War, for all its horror, violence and loss of life, also serves as one of the most harrowing tests of a man or woman’s true character, and it often reveals things about people that they themselves never knew. In the heat of battle the smallest, most soft-spoken man can become a raging bull, while a big, loud brute can be reduced to a sobbing heap of fear.
Sometimes the bravest and fiercest fighters come from the most unlikely of backgrounds. Such was the case for Staff Sergeant Clinton L. Romesha, hero of the ferocious, intense twelve hour firefight that was the Battle of Kamdesh in Afghanistan in 2009 – who had almost become a LDS missionary instead of a soldier.
Thankfully, for the men whose lives he saved at Kamdesh at least, he instead made the decision to enlist in the US Army.
Romesha came from a family with a long lineage of proud military service. His father fought in the Vietnam War, and his grandfather was a veteran of the Second World War.
However, equally strong in the Romesha family was their connection to the Church of Jesus Christ of Latter-day Saints (LDS). Not only did Romesha’s father become a church leader after his tour of duty in Vietnam, but Clinton Romesha himself also attended seminary for four years during high school. This was because his family hoped that he would become a missionary.
Romesha switched paths in 1999, right after graduating from high school. He enlisted in the US Army, and was initially trained to be an armor crewman for the M1 Abrams tank. He was first posted at Germany, and then South Korea. When a former mentor of his was killed in Iraq, he volunteered for a tour of duty there, and ended up serving in Iraq twice.
After being assigned as section leader of a unit with the 4th Infantry Division, he completed his training as a cavalry scout and in May 2009 deployed to Combat Outpost Keating in the Kamdesh District of Eastern Afghanistan.
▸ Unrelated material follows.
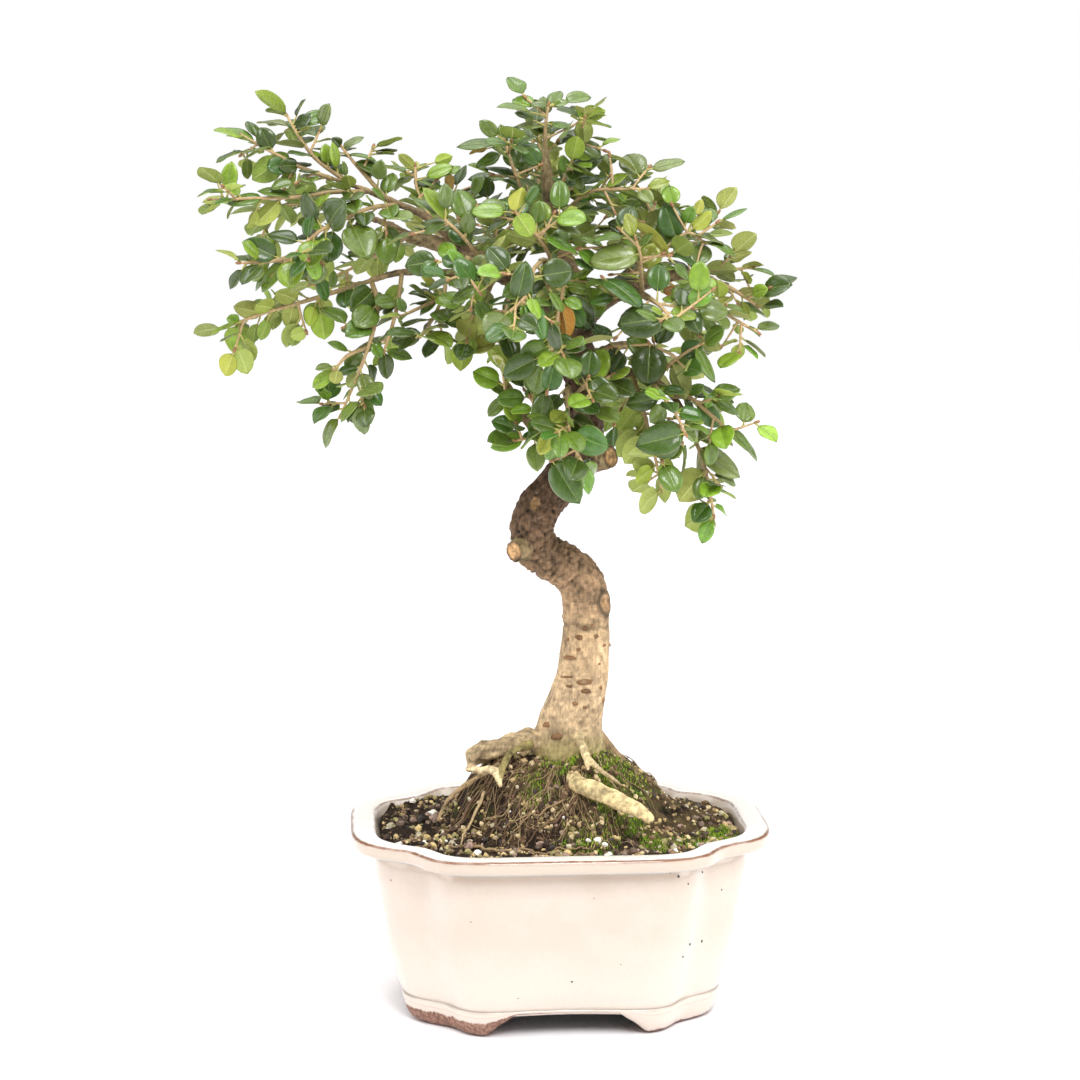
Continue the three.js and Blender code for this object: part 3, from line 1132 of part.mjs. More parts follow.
const model = new THREE.Group();
const grownTree = makeTree(CLEARANCE);
const screens = { left: makeScreen(-1), right: makeScreen(1) };
const screenRoom = joined([-1, 1].map((side) => makeScreenRoom(side)));
model.add(meshOf("pot", makePot(), glaze));
model.add(meshOf("screen_left", screens.left, netPlastic));
model.add(meshOf("screen_right", screens.right, netPlastic));
model.add(meshOf("soil", makeSoil(grownTree, screenRoom), earth));
model.add(meshOf("trunk", makeTree(), bark));
for (const spray of growSprays()) {
  model.add(meshOf("spray_" + spray.name, makeSpray(spray, grownTree), foliage));
}

// The origin goes under the middle of the model's box.
const box = new THREE.Box3().setFromObject(model, true);
const middle = box.getCenter(new THREE.Vector3());
model.position.set(-middle.x, -middle.y, -box.min.z);
const part = new THREE.Group();
part.add(model);

export default part;
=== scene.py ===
import math

import bpy
import numpy as np
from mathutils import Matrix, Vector


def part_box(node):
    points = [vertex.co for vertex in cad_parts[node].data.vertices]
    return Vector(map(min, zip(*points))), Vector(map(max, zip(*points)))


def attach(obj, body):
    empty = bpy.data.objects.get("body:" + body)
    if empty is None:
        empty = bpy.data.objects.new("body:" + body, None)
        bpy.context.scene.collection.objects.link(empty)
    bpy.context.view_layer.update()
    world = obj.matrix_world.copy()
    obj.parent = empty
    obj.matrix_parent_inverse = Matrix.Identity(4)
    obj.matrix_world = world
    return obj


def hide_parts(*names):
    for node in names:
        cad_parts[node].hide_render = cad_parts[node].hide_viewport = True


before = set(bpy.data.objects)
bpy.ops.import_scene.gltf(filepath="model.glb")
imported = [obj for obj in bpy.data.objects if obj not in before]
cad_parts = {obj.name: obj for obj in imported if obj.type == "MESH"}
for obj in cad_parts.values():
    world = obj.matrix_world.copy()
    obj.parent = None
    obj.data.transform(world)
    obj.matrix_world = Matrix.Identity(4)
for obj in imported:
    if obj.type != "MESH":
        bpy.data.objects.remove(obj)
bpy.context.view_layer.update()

MM = 0.001

# The camera: what it aims at, from how far and how high, and its focal length for a 1080-pixel frame.
CAMERA = {"aim": (-6.4, 0, 167.8), "distance": 1000, "pitch": 8.21, "focal_pixels": 2821.6}
FRAME_PIXELS = 1080
SENSOR_WIDTH = 36

# The pot's plan and profiles.
POT_HEIGHT = 67
END_LOBES = {"x": 75, "y": 46, "power": 4}
SIDE_LOBES = {"x": 53, "y": 62.5, "power": 6}
NOTCH_SOFTNESS = 8
NOTCH_FADE = 0.35
PLAN_TURN = 0.07
RIM_WIDTH = 9.5
RIM_THICKNESS = 5
FOOT_HEIGHT = 7
FLOOR_TOP = 13
PLAN_STEPS = 288
CORNER_STEPS = 4
PLAN_REACH = 100
WALL_ZONE = 34
BODY = [[60.5, 9.2], [58, 8.2], [53, 8], [29, 12.5], [15, 16.5], [10.5, 18.2], [FOOT_HEIGHT, 21]]
HOLLOW = [[57, 13.5], [30, 18.5], [FLOOR_TOP, 24]]
DRAIN_RADIUS = 8
DRAIN_SPACING = 46
DRAIN_SIDES = 48

# The soil.
SOIL_LEVEL = 61.5
MOUND = {"x": 4, "y": 2, "height": 30.5, "reach_x": 47, "reach_y": 45}
MOUND_SLOPE = [0.12, 1.1]

# Leaves and twigs, with the same sizes and the same rule as in the solids.
CLEARANCE = 0.3
BOX_CLEARANCE = CLEARANCE + 0.15
LEAF_THICKNESS = 0.9
LEAF_LENGTH = [8, 12]
BROADEST = 0.85
NARROWEST = 0.62
LEAF_SPACING = 4.4
FIRST_LEAF = 5
STALK = 1.6
LONGEST_STALK = 8
MOST_LEAN = 6
OWN_ROOM = -0.2
# The smaller sizes that are tried where a leaf has no room, and again once all the others are set.
SMALLER = 0.85
LATE_SIZES = (0.8, 0.68, 0.55)
# How near two leaves may start: along a stem, and at its tip.
JOINT_ROOM = {"side": 2.4, "tip": 1.5}
# How far leaves splay from their stem and lift from its plane, how their faces tip, and their width.
SPLAY = {"least": 0.8, "more": 0.35, "tip": 0.25}
LIFT = {"reach": 0.5, "middle": 0.35}
TIP = {"reach": 0.9, "up": 0.3}
WIDTH_SHARE = {"least": 0.74, "more": 0.12}
TWIG_RADIUS = 1.1
SHOOT_RADIUS = 0.75
SHOOT_LENGTH = [8, 13]
SHOOT_LEAN = {"along": 0.45, "out": 0.9}
SHOOT_START = 0.15
GOLDEN_ANGLE = 2.4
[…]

The outpost, located in a valley walled in by steep mountains, was regularly attacked by the Taliban, but regardless of these difficult circumstances, Romesha, known as “Ro” to his fellow soldiers, always remained calm and maintained a good sense of humor.
His temperament and character would receive the ultimate test on October 3, 2009, when the outpost came under heavy attack from a numerically superior force.
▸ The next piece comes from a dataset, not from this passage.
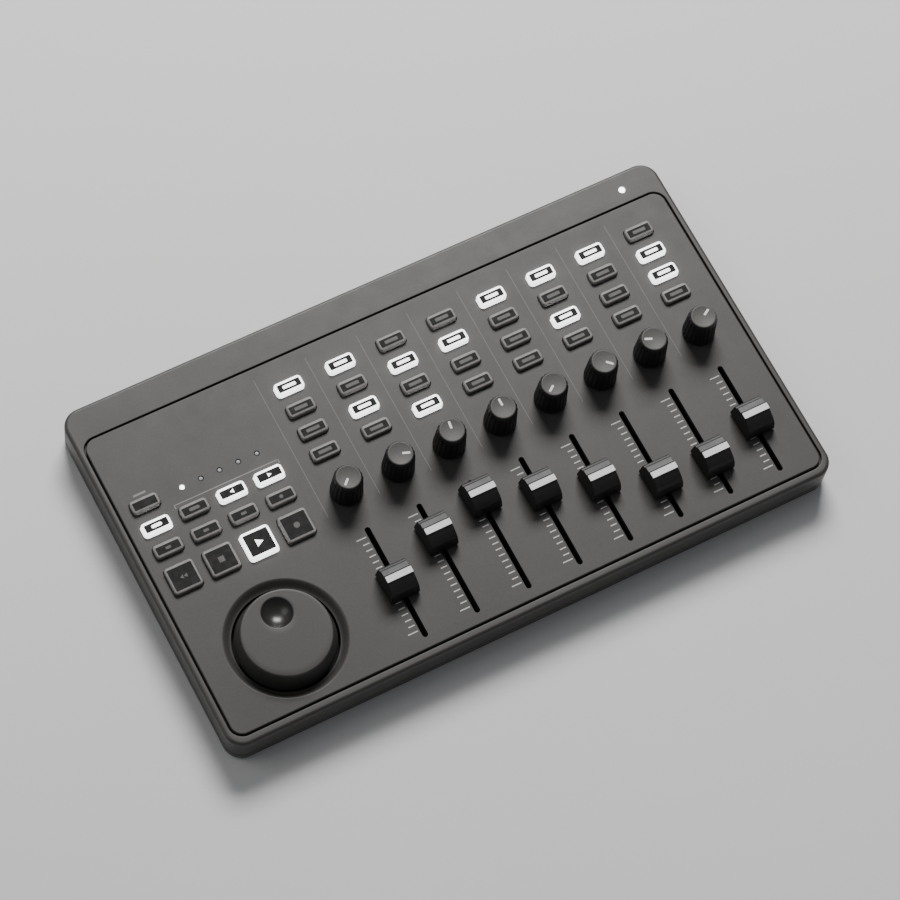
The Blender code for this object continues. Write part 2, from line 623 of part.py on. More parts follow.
def jog_wheel():
    """Hollow wheel with a skirt, a hub shaft and a finger dimple near its rear rim."""
    profile = [(0, JOG_SHAFT_BOTTOM), (SHAFT_RADIUS, JOG_SHAFT_BOTTOM),
               (SHAFT_RADIUS, JOG_CEILING), (17.2 * MM, JOG_CEILING), (19.0 * MM, JOG_BASE),
               (20.9 * MM, JOG_BASE), (19.9 * MM, JOG_TOP - 5.5 * MM),
               (18.85 * MM, JOG_TOP - 1.1 * MM), (18.25 * MM, JOG_TOP), (0, JOG_TOP)]
    wheel = turned("jog_wheel", profile, 48, panel_plastic())
    half = DIMPLE_WIDTH / 2
    ball = (half ** 2 + DIMPLE_DEPTH ** 2) / (2 * DIMPLE_DEPTH)
    arc = [math.asin(half / ball) * step / 4 for step in range(5)]
    bowl = [(ball * math.sin(angle), -ball * math.cos(angle)) for angle in arc]
    rim = bowl[-1][1]
    bowl += [(half, rim + OVERSHOOT), (0, rim + OVERSHOOT)]
    dimple = turned("finger_dimple", bowl, 20)
    wheel.location = (JOG_X, JOG_Y, 0)
    dimple.location = (JOG_X + DIMPLE_OFFSET[0], JOG_Y + DIMPLE_OFFSET[1], JOG_TOP - rim)
    combine(wheel, dimple, "DIFFERENCE")


def jog_encoder():
    """Encoder body with the bearing that the wheel's shaft turns in."""
    bottom = MAIN_BOARD_TOP + GAP
    profile = [(0, bottom), (ENCODER_RADIUS, bottom), (ENCODER_RADIUS, ENCODER_TOP),
               (BEARING_RADIUS, ENCODER_TOP), (BEARING_RADIUS, BEARING_TOP),
               (BEARING_BORE, BEARING_TOP), (BEARING_BORE, ENCODER_TOP), (0, ENCODER_TOP)]
    turned("jog_encoder", profile, 24, plated_steel()).location = (JOG_X, JOG_Y, 0)


def scene_lamps():
    """Light guide: a bar under the panel with five posts that show as lamps."""
    bm = bmesh.new()
    bar = rounded_rectangle((LAMPS - 1) * LAMP_PITCH + 5 * MM, 3.4 * MM, 0.8 * MM, 1)
    add_stack(bm, [(bar, 13.8 * MM), (bar, 15.4 * MM)])
    guide = add_object("scene_lamps", bm, lens_plastic())
    posts = []
    for lamp in range(LAMPS):
        offset = (lamp - (LAMPS - 1) / 2) * LAMP_PITCH
        posts.append((moved(circle(LAMP_RADIUS, 8), offset, 0), 14.4 * MM, TOP_HEIGHT))
    helper = prisms("lamp_posts", posts)
    combine(guide, helper, "UNION")
    for piece in (guide, helper):
        piece.location = (LEFT_COLUMN_1_X + LEFT_PITCH + (LAMPS - 1) / 2 * LAMP_PITCH, LAMP_Y, 0)


def power_lamp():
    """Flanged lens in the rear band."""
    flange = 2.2 * MM
    bottom = LEDGE_BOTTOM - OVERSHOOT
    profile = [(0, bottom), (flange, bottom), (flange, LEDGE_BOTTOM - GAP),
               (POWER_LAMP_RADIUS, LEDGE_BOTTOM - GAP),
               (POWER_LAMP_RADIUS, CASE_TOP - 0.1 * MM), (0.8 * MM, CASE_TOP + 0.2 * MM),
               (0, CASE_TOP + 0.3 * MM)]
    turned("power_lamp", profile, 12, lens_plastic()).location = (POWER_LAMP_X, POWER_LAMP_Y, 0)


def usb_socket():
    """Socket shell, open to the rear."""
    rear = CASE_DEPTH / 2 - 0.4 * MM
    width, height = USB_WIDTH / 2, USB_HEIGHT / 2
    shell = prisms("usb_socket", [box(-width, width, rear - 6 * MM, rear,
                                      USB_Z - height, USB_Z + height)], plated_steel())
    width, height = width - USB_WALL, height - USB_WALL
    mouth = prisms("usb_mouth", [box(-width, width, rear - 5.2 * MM, rear + OVERSHOOT,
                                     USB_Z - height, USB_Z + height)])
    combine(shell, mouth, "DIFFERENCE")
    for piece in (shell, mouth):
        piece.location = (USB_X, 0, 0)


def power_switch():
    """Slider in the rear window, with a flange that stays behind the wall."""
    rear = CASE_DEPTH / 2
    x = SWITCH_X + SWITCH_WINDOW / 2 - SLIDER_WIDTH / 2 - GAP
    slider = prisms("power_switch", [box(-SLIDER_WIDTH / 2, SLIDER_WIDTH / 2,
                                         rear - 4.5 * MM, rear - 0.5 * MM,
                                         SWITCH_Z - SLIDER_HEIGHT / 2,
                                         SWITCH_Z + SLIDER_HEIGHT / 2)], knob_plastic())
    cover = SLIDER_HEIGHT / 2 + OVERSHOOT
    flange = prisms("switch_flange", [box(-8.5 * MM, 5 * MM, rear - 4.2 * MM, rear - 2.8 * MM,
                                          SWITCH_Z - cover, SWITCH_Z + cover)])
    combine(slider, flange, "UNION")
    for piece in (slider, flange):
        piece.location = (x, 0, 0)


def battery(name, x):
    """Cell lying along X, its positive cap towards +X."""
    half = BATTERY_LENGTH / 2
    profile = [(0, -half), (BATTERY_RADIUS - 0.5 * MM, -half), (BATTERY_RADIUS, -half + 0.5 * MM),
               (BATTERY_RADIUS, half - 1.9 * MM), (BATTERY_RADIUS - 0.5 * MM, half - 1.4 * MM),
               (2.75 * MM, half - 1.4 * MM), (2.75 * MM, half), (0, half)]
    cell = turned(name, profile, 24, battery_wrap())
    cell.rotation_euler = (0, math.pi / 2, 0)
    cell.location = (x, BATTERY_Y, BATTERY_Z)


def battery_contact(name, side):
    """Sprung contact plate at one end of the bay, with its raised pad."""
    plate = rounded_rectangle(10 * MM, 12 * MM, 1 * MM, 1)
    pad = circle(2.5 * MM, 12)
    contact = prisms(name, [(plate, 0, 0.6 * MM)], plated_steel())
    pads = prisms(f"{name}_pad", [(pad, 0.3 * MM, 2.3 * MM)])
    combine(contact, pads, "UNION")
    for piece in (contact, pads):
        piece.rotation_euler = (0, -side * math.pi / 2, 0)
        piece.location = (side * (BAY_HALF_LENGTH - 0.9 * MM), BATTERY_Y - 0.5 * MM, BATTERY_Z)


def foot(name, y):
    outline = rounded_rectangle(FOOT_LENGTH, FOOT_WIDTH, FOOT_WIDTH / 2 - 0.01 * MM, 3)
    prisms(name, [(outline, 0, FOOT_HEIGHT)], foot_rubber()).location = (0, y, 0)


def case_screw(name, x, y):
    """Case screw from below, its head in the counterbore, with a cross recess."""
    head, core = SCREW_HEAD_RADIUS, SCREW_HOLE - GAP
    tip = SCREW_HOLE_TOP - OVERSHOOT
    profile = [(0, SCREW_HEAD_BOTTOM), (head - GAP, SCREW_HEAD_BOTTOM),
               (head, SCREW_HEAD_BOTTOM + 0.4 * MM), (head, SCREW_HEAD_TOP),
               (core, SCREW_HEAD_TOP), (core, tip), (0, tip + 0.6 * MM)]
    screw = turned(name, profile, 16, plated_steel())
    arm, half = 1.4 * MM, 0.3 * MM
    cross = [(arm, -half), (arm, half), (half, half), (half, arm), (-half, arm), (-half, half),
             (-arm, half), (-arm, -half), (-half, -half), (-half, -arm), (half, -arm),
             (half, -half)]
    recess = prisms(f"{name}_recess", [(cross, 0, SCREW_HEAD_BOTTOM + 0.8 * MM)])
    combine(screw, recess, "DIFFERENCE")
    for piece in (screw, recess):
        piece.location = (x, y, 0)


def main():
    clear_scene()
    top_case()
    bottom_case()
    control_panel()
    main_board()
    key_board()
    for channel in range(CHANNELS):
        channel_keys(channel)
        knob(channel)
        fader(channel)
    for key in left_keys():
        single_key(*key)
    jog_wheel()
    jog_encoder()
    scene_lamps()
    power_lamp()
    usb_socket()
    power_switch()
    battery_door()
    cell_offset = BATTERY_LENGTH / 2 + GAP / 2
    battery("battery_1", -cell_offset)
    battery("battery_2", cell_offset)
    battery_contact("battery_contact_left", -1)
    battery_contact("battery_contact_right", 1)
    for name, y in FOOT_YS.items():
        foot(name, y)
    for number, (x, y) in enumerate(boss_places(), start=1):
        case_screw(f"case_screw_{number}", x, y)


main()
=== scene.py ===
"""Looks of the compact eight-channel control desk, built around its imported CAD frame."""
import json
import math

import bmesh
import bpy
from mathutils import Matrix, Vector


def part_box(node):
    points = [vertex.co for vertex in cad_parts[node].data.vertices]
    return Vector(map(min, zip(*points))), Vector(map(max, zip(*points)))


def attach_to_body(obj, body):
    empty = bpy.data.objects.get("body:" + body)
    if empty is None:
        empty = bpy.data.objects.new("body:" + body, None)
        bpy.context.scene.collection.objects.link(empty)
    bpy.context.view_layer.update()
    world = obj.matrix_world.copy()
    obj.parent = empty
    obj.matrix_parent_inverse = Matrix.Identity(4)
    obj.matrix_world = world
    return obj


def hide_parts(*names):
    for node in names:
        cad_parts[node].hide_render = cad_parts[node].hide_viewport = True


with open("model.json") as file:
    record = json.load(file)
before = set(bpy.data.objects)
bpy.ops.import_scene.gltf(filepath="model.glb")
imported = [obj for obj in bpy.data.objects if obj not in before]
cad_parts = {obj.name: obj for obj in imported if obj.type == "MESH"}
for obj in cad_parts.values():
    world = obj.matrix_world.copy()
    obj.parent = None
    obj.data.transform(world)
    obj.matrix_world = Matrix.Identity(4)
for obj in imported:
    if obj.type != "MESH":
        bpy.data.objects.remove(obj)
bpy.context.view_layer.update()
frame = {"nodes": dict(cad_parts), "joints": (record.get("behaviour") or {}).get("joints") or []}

MM = 0.001

# ---------------------------------------------------------------- measures from the frame
PANEL_LOW, PANEL_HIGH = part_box("control_panel")
PANEL_TOP = PANEL_HIGH.z
PANEL_Y = (PANEL_LOW.y + PANEL_HIGH.y) / 2
PANEL_WIDTH = PANEL_HIGH.x - PANEL_LOW.x
PANEL_DEPTH = PANEL_HIGH.y - PANEL_LOW.y
CASE_LOW, CASE_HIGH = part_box("top_case")
CASE_WIDTH = CASE_HIGH.x - CASE_LOW.x
CASE_DEPTH = CASE_HIGH.y - CASE_LOW.y
CASE_TOP = CASE_HIGH.z
TRAY_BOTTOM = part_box("bottom_case")[0].z
TRAY_SPLIT = CASE_LOW.z - 0.3 * MM
KEY_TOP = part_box("scene_key")[1].z
WEB_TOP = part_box("scene_key")[0].z + 1.0 * MM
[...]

The International Security Assist Force (ISAF), consisting mostly of American soldiers, along with some Latvian Army and Afghan National Army troops, were outnumbered almost three to one when the Taliban fighters launched their attack.
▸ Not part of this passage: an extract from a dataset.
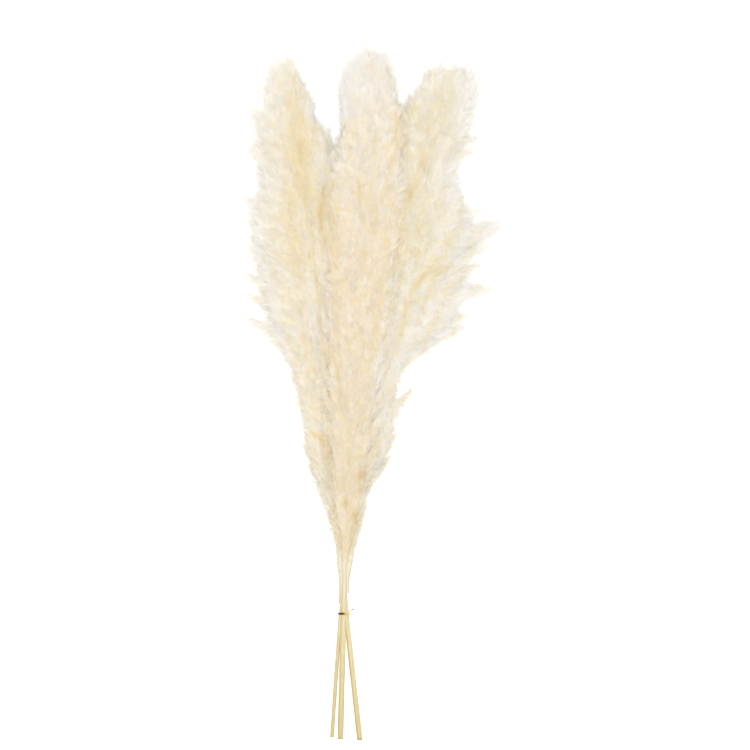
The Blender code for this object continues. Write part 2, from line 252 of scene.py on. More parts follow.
# Twigs: how many, where along the plume, and how each leaves its stem
TWIGS_PER_BRANCH = 18
TIP_TWIGS_SHARE = 2.3
HIDDEN_SHARE = 0.5
HIDDEN_BELOW = -0.5
WHORL_BELOW = 0.050
WHORL_ABOVE = 0.012
ROOTS_BELOW = 0.030
TWIG_CROWDING = 0.8
TWIG_SWAY = 0.3
TWIG_REACH = (0.84, 1.02)
LEAST_REACH = 0.001
LEAST_TIP_HEIGHT = 0.003
TOP_END = 0.030
TOP_REACH = (0.25, 1.02)
TWIG_LENGTHS = (0.060, 0.105)
TWIG_LEAN = (math.radians(10), math.radians(34))
LEAN_REACH = 0.030
LEAN_SHARES = (0.3, 1.2)
TWIG_ASIDE = 0.12
FLARE_FROM = 0.40
FLARE_TO = 0.66
FLARE_EDGE = 0.06
FLARE_SHARES = (0.5, 1.1)
TWIG_FULL_REACH = 0.026
TWIG_FULL = (0.42, 1.0)
TWIG_RADIUS = 0.00040
TWIG_THINS = 0.75
TWIG_STEPS = 4
TWIG_SIDES = 3
TWIG_ARM = 0.36
STALK_SHADE = 0.5
STALK_WARMTH = 0.5

# Locks: how their twigs follow one another back from the point, and how long and full they are
LOCK_TURN = 0.10
LOCK_TURN_ROUGH = 0.04
LOCK_RISE_ROUGH = 0.10
LOCK_HEIGHT_ROUGH = 0.0025
LOCK_FULL = 0.45
LOCK_FULLER = 0.05
LOCK_SWING = 0.0017
LOCK_BACK = 0.009
LOCK_RISE = (0.36, 0.46, 0.52)
LOCK_LENGTHS = (0.045, 0.068, 0.105)
LOCK_STRETCH = (0.05, 0.30)
HAIR_FULL = 0.12
OVERLAP = 0.012

# Spikelets and their hairs: places along the twig, sizes, and how far the hairs spread from it
SPIKELETS_PER_TWIG = 26
SPIKELET_CROWDING = 1.15
SPIKELETS_AT = (0.42, 0.58)
SPIKELETS_OUT = (0.0003, 0.0042)
SPIKELET_GROWS = (0.65, 0.35)
SPIKELET_GROWN_AT = 4
SPIKELET_SHRINKS = 0.62
BENT_HAIRS = 2
FINE_HAIRS = 4
HAIR_LENGTH = 0.0095
HAIR_LENGTHS = (0.65, 1.3)
LENGTH_BY_SIZE = (0.35, 0.65)
HAIR_WIDTH = 0.00036
HALF_WIDTHS = (0.35, 0.65)
FINE_WIDER = 1.35
HAIR_BENDS = (0.02, 0.14)
HAIR_TURN_ROUGH = 0.9
TWIG_SHADE = 0.6
HAIR_SHADE = 0.4
HUSK_LENGTH = 0.0052
HUSK_WIDTH = 0.0008
HUSK_SPREAD = 0.6
HUSK_WARMTH = 0.55
SPREAD_LOW = (math.radians(12), math.radians(44))
SPREAD_HIGH = (math.radians(18), math.radians(66))
SPREAD_RISE = (0.30, 0.14)
SPREAD_CROWDING = 0.8
SPREAD_BY_SIZE = (0.5, 0.5)
LEAST_HEIGHT = 0.0004
TILT = 0.45

# Soft wide strands along a twig's inner part
DOWN_PER_TWIG = 3
DOWN_AT = (0.08, 0.74)
DOWN_LENGTH = 0.020
DOWN_LENGTHS = (0.7, 1.2)
DOWN_WIDTH = 0.0022
DOWN_HALF_WIDTHS = (0.3, 0.6)
DOWN_SPREAD = (0.05, 0.32)
DOWN_BEND = 0.001
DOWN_WARMTH = 0.12
DOWN_ALONG = (0.0, 0.0, 0.3, 0.3, 0.6)

# The soft core of a plume: how far inside its reach, the least share of its reach, where it ends
# and narrows, and its lumps as (waves a metre along, ridges round the stem, size)
CORE_DEPTH = 0.0055
CORE_LEAST = 0.45
CORE_END = 0.008
CORE_FOOT = (0.186, 0.225)
CORE_NECK = 0.35
CORE_STEP = 0.0045
CORE_COLUMNS = 9
CORE_LUMPS = ((9, 5, 0.030), (14, -9, 0.025), (23, 14, 0.022), (60, -7, 0.022), (100, 11, 0.018))
CORE_ALONG = 0.35
CORE_SHADE = 0.5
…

The assault was a furious one, and the ISAF force was surrounded on all sides by an enemy raining down relentless fire on them with recoilless rifles, RPGs, mortars, anti-aircraft machine guns and various small arms.
The Taliban fighters, due to the weight of their numbers and superior battlefield position, quickly took control of the American ammunition depot, and with the American troops pinned down under heavy fire, it seemed as if the Taliban were poised to overrun the entire outpost. Staff Sergeant Romesha, however, was determined to prevent this from happening.
Moving under heavy fire and targeted by a Taliban sniper, he conducted a reconnaissance of the battlefield and assisted the ISAF troops to regroup. He then launched an assault to take back the depot – all while still coming under fire from all sides. He also managed to take out a Taliban machine gun position.
While he was engaging another Taliban position from behind the cover provided by a large generator, he was wounded when an RPG hit the generator. Despite taking shrapnel to his neck, shoulders and arms he fought relentlessly on, undeterred by his wounds.
Injured and the target of focused enemy fire, Romesha moved fearlessly around the battlefield, engaging and neutralizing a number of Taliban fighters, including a number of them who had breached the outpost’s defensive perimeter.
He identified a source of particularly severe and concentrated Taliban fire, and successfully directed an airstrike on the position, taking out at least thirty Taliban fighters – and all the while he was also orchestrating a strategy to reinforce and secure key points of the battlefield. He then went on to take out more positions himself.
Upon hearing that there were a group of wounded soldiers at a distant battlefield position, he assembled a team and moved out under heavy fire to provide cover to bring the wounded to safety, risking his own life in the process. He and his team then continued to push forward, at great danger to themselves, to recover the bodies of fallen comrades, so that they wouldn’t fall into enemy hands.
Romesha’s extraordinary feats of valor paid off, and after a grueling twelve hours of fighting, the Taliban finally withdrew. Against all odds, Romesha and the ISAF troops had held the position. Nine American soldiers were decorated with Silver Stars, while Romesha received the Medal of Honor.
In 2011, after his Afghanistan deployment, Romesha left the Army, wanting to spend more time with his wife and growing family. He currently lives in North Dakota, and is the fourth living recipient of the Medal of Honor from the Iraq and Afghanistan wars.
In 2016 he published a book about the battle of Kamdesh, called Red Platoon: A True Story of American Valor, and in 2017 Sony purchased the movie rights, intending to make a movie about him.